Exercise brief -> Reproduce each line exactly. Skip none.
------ Dataset section
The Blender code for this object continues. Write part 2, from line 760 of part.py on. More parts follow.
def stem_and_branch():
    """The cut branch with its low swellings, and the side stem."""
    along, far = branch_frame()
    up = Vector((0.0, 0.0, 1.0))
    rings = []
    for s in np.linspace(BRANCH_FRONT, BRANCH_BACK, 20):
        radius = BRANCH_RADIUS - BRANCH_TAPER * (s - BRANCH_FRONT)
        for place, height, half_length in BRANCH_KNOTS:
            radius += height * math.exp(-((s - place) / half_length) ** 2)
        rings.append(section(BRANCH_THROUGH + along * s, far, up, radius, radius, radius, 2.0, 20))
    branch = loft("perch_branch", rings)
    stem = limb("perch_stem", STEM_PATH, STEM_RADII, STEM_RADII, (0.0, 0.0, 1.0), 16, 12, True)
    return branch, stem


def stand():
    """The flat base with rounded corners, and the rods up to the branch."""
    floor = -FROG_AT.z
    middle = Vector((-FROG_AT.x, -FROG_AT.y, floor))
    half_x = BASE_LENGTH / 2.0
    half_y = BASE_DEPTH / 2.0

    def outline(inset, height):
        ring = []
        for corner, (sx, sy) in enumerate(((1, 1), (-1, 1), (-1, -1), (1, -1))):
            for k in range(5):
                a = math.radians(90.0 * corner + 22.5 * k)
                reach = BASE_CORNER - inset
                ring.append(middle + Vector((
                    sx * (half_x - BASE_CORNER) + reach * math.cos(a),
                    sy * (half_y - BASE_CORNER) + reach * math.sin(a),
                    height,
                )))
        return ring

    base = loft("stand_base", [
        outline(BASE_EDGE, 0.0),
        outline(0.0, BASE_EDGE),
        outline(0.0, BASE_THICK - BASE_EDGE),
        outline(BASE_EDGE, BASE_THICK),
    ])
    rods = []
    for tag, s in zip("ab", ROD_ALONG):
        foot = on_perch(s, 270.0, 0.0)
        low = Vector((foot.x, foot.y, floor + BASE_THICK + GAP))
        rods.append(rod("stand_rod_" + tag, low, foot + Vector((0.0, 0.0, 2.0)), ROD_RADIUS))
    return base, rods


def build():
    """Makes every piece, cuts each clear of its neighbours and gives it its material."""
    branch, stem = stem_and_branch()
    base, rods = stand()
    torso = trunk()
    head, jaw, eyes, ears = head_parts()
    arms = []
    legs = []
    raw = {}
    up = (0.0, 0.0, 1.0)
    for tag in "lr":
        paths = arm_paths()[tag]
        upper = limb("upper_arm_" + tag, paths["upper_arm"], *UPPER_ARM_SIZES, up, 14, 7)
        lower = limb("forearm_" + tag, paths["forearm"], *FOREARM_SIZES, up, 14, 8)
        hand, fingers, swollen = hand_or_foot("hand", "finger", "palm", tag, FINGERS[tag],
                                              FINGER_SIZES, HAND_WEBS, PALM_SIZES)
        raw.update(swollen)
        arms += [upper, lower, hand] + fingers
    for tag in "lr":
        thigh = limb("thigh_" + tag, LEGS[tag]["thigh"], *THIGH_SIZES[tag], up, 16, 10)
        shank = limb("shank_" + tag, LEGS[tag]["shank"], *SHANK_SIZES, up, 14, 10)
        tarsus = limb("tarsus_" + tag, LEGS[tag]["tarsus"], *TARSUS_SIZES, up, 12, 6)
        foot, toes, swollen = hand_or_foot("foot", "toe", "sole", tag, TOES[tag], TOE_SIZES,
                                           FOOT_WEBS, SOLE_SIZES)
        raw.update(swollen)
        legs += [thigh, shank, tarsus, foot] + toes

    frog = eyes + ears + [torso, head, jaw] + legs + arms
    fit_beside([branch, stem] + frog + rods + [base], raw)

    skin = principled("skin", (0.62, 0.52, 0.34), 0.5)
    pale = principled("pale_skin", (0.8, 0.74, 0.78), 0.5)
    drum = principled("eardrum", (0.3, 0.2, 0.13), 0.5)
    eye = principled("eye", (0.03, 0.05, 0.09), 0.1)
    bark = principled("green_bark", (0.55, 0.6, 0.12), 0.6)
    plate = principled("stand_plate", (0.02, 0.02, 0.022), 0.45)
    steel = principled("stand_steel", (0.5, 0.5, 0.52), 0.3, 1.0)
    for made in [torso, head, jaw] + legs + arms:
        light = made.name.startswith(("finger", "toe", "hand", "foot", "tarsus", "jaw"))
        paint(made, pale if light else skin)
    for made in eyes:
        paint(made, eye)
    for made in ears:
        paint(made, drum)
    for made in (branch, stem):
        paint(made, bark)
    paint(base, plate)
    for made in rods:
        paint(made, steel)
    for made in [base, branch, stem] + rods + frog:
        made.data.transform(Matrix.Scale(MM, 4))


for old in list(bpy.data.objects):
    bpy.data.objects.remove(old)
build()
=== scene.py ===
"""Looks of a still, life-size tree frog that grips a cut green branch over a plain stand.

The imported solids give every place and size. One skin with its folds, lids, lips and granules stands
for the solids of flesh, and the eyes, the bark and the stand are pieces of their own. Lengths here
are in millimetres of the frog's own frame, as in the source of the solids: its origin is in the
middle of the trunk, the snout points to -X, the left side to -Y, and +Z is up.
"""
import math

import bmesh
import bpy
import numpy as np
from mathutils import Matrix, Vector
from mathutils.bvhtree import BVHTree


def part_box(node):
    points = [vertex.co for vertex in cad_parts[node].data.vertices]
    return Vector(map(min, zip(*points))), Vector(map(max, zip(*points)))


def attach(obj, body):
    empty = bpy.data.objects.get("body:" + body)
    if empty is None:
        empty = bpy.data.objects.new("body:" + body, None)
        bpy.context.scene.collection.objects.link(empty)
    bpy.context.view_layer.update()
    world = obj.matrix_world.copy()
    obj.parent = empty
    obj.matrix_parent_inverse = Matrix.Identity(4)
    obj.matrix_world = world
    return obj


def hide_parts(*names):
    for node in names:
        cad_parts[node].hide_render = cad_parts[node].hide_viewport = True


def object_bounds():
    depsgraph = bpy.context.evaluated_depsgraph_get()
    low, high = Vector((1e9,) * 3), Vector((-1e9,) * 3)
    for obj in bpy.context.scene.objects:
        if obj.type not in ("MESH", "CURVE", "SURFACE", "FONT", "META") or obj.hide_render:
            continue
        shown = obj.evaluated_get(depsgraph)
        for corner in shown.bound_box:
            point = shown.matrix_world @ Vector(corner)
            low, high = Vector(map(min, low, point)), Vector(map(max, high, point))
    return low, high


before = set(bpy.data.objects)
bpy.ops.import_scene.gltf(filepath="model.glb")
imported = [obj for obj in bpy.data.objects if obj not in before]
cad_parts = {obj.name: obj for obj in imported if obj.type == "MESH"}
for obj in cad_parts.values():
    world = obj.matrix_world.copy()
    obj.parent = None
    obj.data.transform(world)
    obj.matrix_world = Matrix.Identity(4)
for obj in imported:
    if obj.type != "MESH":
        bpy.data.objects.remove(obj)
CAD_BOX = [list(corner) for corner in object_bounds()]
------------
Answer for this exercise ->
The Blender code for this object continues. Write part 2, from line 760 of part.py on. More parts follow.
def stem_and_branch():
    """The cut branch with its low swellings, and the side stem."""
    along, far = branch_frame()
    up = Vector((0.0, 0.0, 1.0))
    rings = []
    for s in np.linspace(BRANCH_FRONT, BRANCH_BACK, 20):
        radius = BRANCH_RADIUS - BRANCH_TAPER * (s - BRANCH_FRONT)
        for place, height, half_length in BRANCH_KNOTS:
            radius += height * math.exp(-((s - place) / half_length) ** 2)
        rings.append(section(BRANCH_THROUGH + along * s, far, up, radius, radius, radius, 2.0, 20))
    branch = loft("perch_branch", rings)
    stem = limb("perch_stem", STEM_PATH, STEM_RADII, STEM_RADII, (0.0, 0.0, 1.0), 16, 12, True)
    return branch, stem


def stand():
    """The flat base with rounded corners, and the rods up to the branch."""
    floor = -FROG_AT.z
    middle = Vector((-FROG_AT.x, -FROG_AT.y, floor))
    half_x = BASE_LENGTH / 2.0
    half_y = BASE_DEPTH / 2.0

    def outline(inset, height):
        ring = []
        for corner, (sx, sy) in enumerate(((1, 1), (-1, 1), (-1, -1), (1, -1))):
            for k in range(5):
                a = math.radians(90.0 * corner + 22.5 * k)
                reach = BASE_CORNER - inset
                ring.append(middle + Vector((
                    sx * (half_x - BASE_CORNER) + reach * math.cos(a),
                    sy * (half_y - BASE_CORNER) + reach * math.sin(a),
                    height,
                )))
        return ring

    base = loft("stand_base", [
        outline(BASE_EDGE, 0.0),
        outline(0.0, BASE_EDGE),
        outline(0.0, BASE_THICK - BASE_EDGE),
        outline(BASE_EDGE, BASE_THICK),
    ])
    rods = []
    for tag, s in zip("ab", ROD_ALONG):
        foot = on_perch(s, 270.0, 0.0)
        low = Vector((foot.x, foot.y, floor + BASE_THICK + GAP))
        rods.append(rod("stand_rod_" + tag, low, foot + Vector((0.0, 0.0, 2.0)), ROD_RADIUS))
    return base, rods


def build():
    """Makes every piece, cuts each clear of its neighbours and gives it its material."""
    branch, stem = stem_and_branch()
    base, rods = stand()
    torso = trunk()
    head, jaw, eyes, ears = head_parts()
    arms = []
    legs = []
    raw = {}
    up = (0.0, 0.0, 1.0)
    for tag in "lr":
        paths = arm_paths()[tag]
        upper = limb("upper_arm_" + tag, paths["upper_arm"], *UPPER_ARM_SIZES, up, 14, 7)
        lower = limb("forearm_" + tag, paths["forearm"], *FOREARM_SIZES, up, 14, 8)
        hand, fingers, swollen = hand_or_foot("hand", "finger", "palm", tag, FINGERS[tag],
                                              FINGER_SIZES, HAND_WEBS, PALM_SIZES)
        raw.update(swollen)
        arms += [upper, lower, hand] + fingers
    for tag in "lr":
        thigh = limb("thigh_" + tag, LEGS[tag]["thigh"], *THIGH_SIZES[tag], up, 16, 10)
        shank = limb("shank_" + tag, LEGS[tag]["shank"], *SHANK_SIZES, up, 14, 10)
        tarsus = limb("tarsus_" + tag, LEGS[tag]["tarsus"], *TARSUS_SIZES, up, 12, 6)
        foot, toes, swollen = hand_or_foot("foot", "toe", "sole", tag, TOES[tag], TOE_SIZES,
                                           FOOT_WEBS, SOLE_SIZES)
        raw.update(swollen)
        legs += [thigh, shank, tarsus, foot] + toes

    frog = eyes + ears + [torso, head, jaw] + legs + arms
    fit_beside([branch, stem] + frog + rods + [base], raw)

    skin = principled("skin", (0.62, 0.52, 0.34), 0.5)
    pale = principled("pale_skin", (0.8, 0.74, 0.78), 0.5)
    drum = principled("eardrum", (0.3, 0.2, 0.13), 0.5)
    eye = principled("eye", (0.03, 0.05, 0.09), 0.1)
    bark = principled("green_bark", (0.55, 0.6, 0.12), 0.6)
    plate = principled("stand_plate", (0.02, 0.02, 0.022), 0.45)
    steel = principled("stand_steel", (0.5, 0.5, 0.52), 0.3, 1.0)
    for made in [torso, head, jaw] + legs + arms:
        light = made.name.startswith(("finger", "toe", "hand", "foot", "tarsus", "jaw"))
        paint(made, pale if light else skin)
    for made in eyes:
        paint(made, eye)
    for made in ears:
        paint(made, drum)
    for made in (branch, stem):
        paint(made, bark)
    paint(base, plate)
    for made in rods:
        paint(made, steel)
    for made in [base, branch, stem] + rods + frog:
        made.data.transform(Matrix.Scale(MM, 4))


for old in list(bpy.data.objects):
    bpy.data.objects.remove(old)
build()
=== scene.py ===
"""Looks of a still, life-size tree frog that grips a cut green branch over a plain stand.

The imported solids give every place and size. One skin with its folds, lids, lips and granules stands
for the solids of flesh, and the eyes, the bark and the stand are pieces of their own. Lengths here
are in millimetres of the frog's own frame, as in the source of the solids: its origin is in the
middle of the trunk, the snout points to -X, the left side to -Y, and +Z is up.
"""
import math

import bmesh
import bpy
import numpy as np
from mathutils import Matrix, Vector
from mathutils.bvhtree import BVHTree


def part_box(node):
    points = [vertex.co for vertex in cad_parts[node].data.vertices]
    return Vector(map(min, zip(*points))), Vector(map(max, zip(*points)))


def attach(obj, body):
    empty = bpy.data.objects.get("body:" + body)
    if empty is None:
        empty = bpy.data.objects.new("body:" + body, None)
        bpy.context.scene.collection.objects.link(empty)
    bpy.context.view_layer.update()
    world = obj.matrix_world.copy()
    obj.parent = empty
    obj.matrix_parent_inverse = Matrix.Identity(4)
    obj.matrix_world = world
    return obj


def hide_parts(*names):
    for node in names:
        cad_parts[node].hide_render = cad_parts[node].hide_viewport = True


def object_bounds():
    depsgraph = bpy.context.evaluated_depsgraph_get()
    low, high = Vector((1e9,) * 3), Vector((-1e9,) * 3)
    for obj in bpy.context.scene.objects:
        if obj.type not in ("MESH", "CURVE", "SURFACE", "FONT", "META") or obj.hide_render:
            continue
        shown = obj.evaluated_get(depsgraph)
        for corner in shown.bound_box:
            point = shown.matrix_world @ Vector(corner)
            low, high = Vector(map(min, low, point)), Vector(map(max, high, point))
    return low, high


before = set(bpy.data.objects)
bpy.ops.import_scene.gltf(filepath="model.glb")
imported = [obj for obj in bpy.data.objects if obj not in before]
cad_parts = {obj.name: obj for obj in imported if obj.type == "MESH"}
for obj in cad_parts.values():
    world = obj.matrix_world.copy()
    obj.parent = None
    obj.data.transform(world)
    obj.matrix_world = Matrix.Identity(4)
for obj in imported:
    if obj.type != "MESH":
        bpy.data.objects.remove(obj)
CAD_BOX = [list(corner) for corner in object_bounds()]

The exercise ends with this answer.